Objections aren't the end of the conversation. Handled right, they're the beginning of your best deals.
Key takeaways
- Objection handling in B2B email is the process of responding to a prospect's stated concern (price, timing, authority, need, or trust) in a way that reduces friction and earns the next conversation rather than trying to 'win' an argument over text.
- A reply, even a negative one, is the scarcest resource in cold outbound. Average B2B cold email reply rates sit at just 3.4%-5.8%, so every objection you receive is a hard-won signal worth working, not abandoning.
- Persistence is the single biggest differentiator: 80% of sales require five or more follow-ups, yet roughly 44-70% of reps stop after one attempt, leaving most pipeline on the table.
- Relevance is non-negotiable. Gartner found 73% of B2B buyers actively avoid suppliers who send irrelevant outreach, so anchor every objection response to the prospect's specific role, context, and stated pain.

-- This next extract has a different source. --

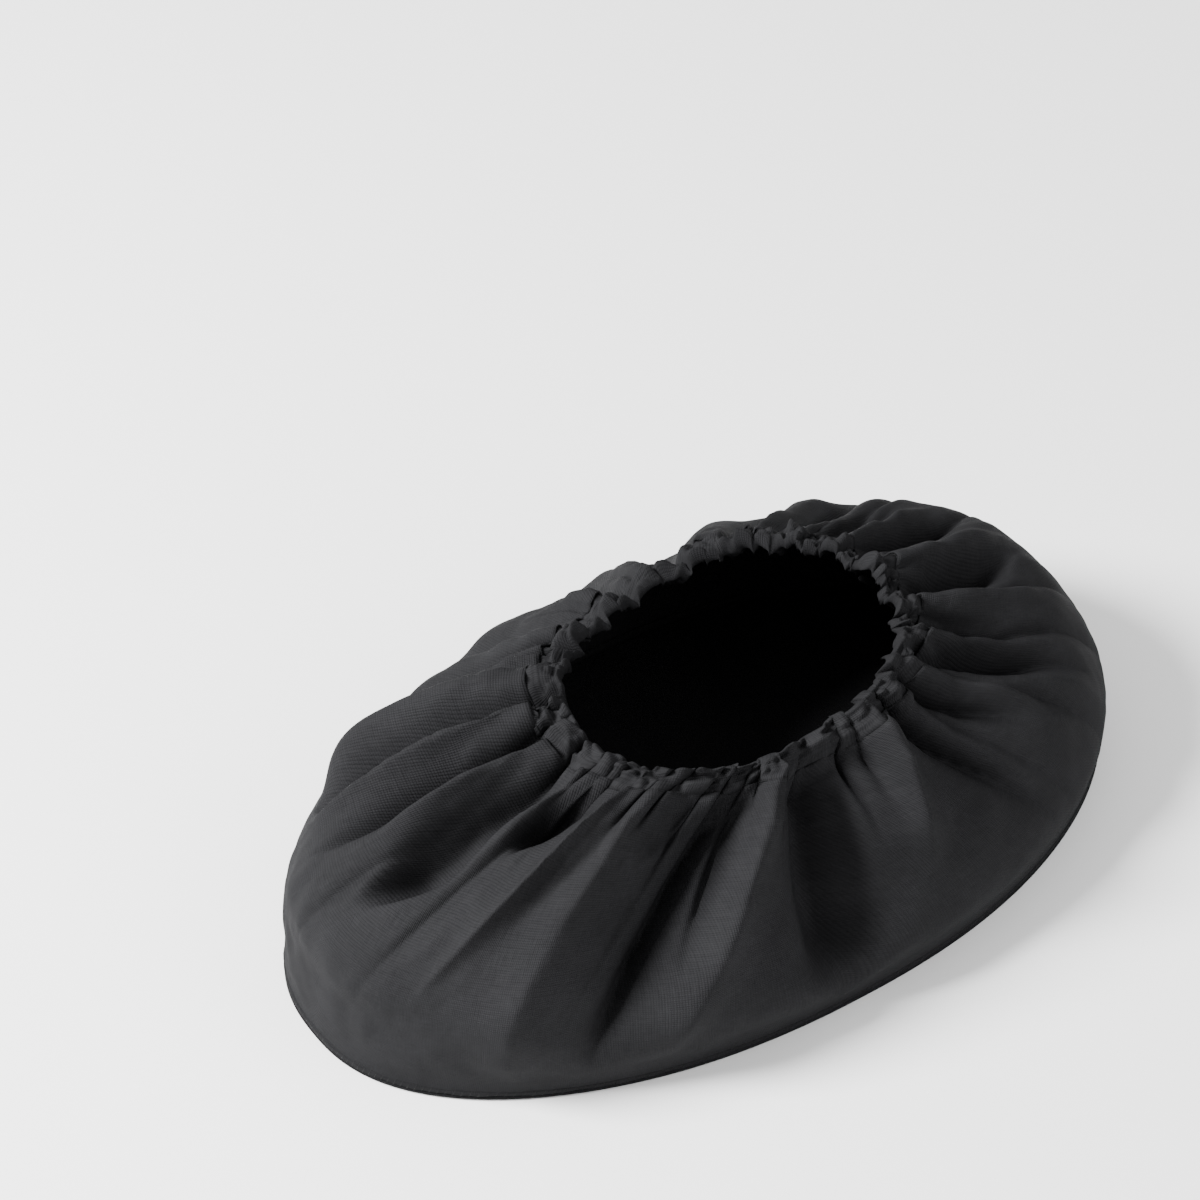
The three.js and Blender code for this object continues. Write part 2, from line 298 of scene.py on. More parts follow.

- Keep responses tight (around 50-125 words), lead with empathy, downgrade the ask to a low-friction next step (a question or a quick call), and use one clear CTA.
- Treat objections as data: categorize them, build tested response templates for your top five, and feed outcomes back into your sequences to lift reply-to-meeting conversion over time.
- Speed wins. Reply fast while the prospect is still in the inbox, and document a multi-touch cadence so no objection thread dies from neglect.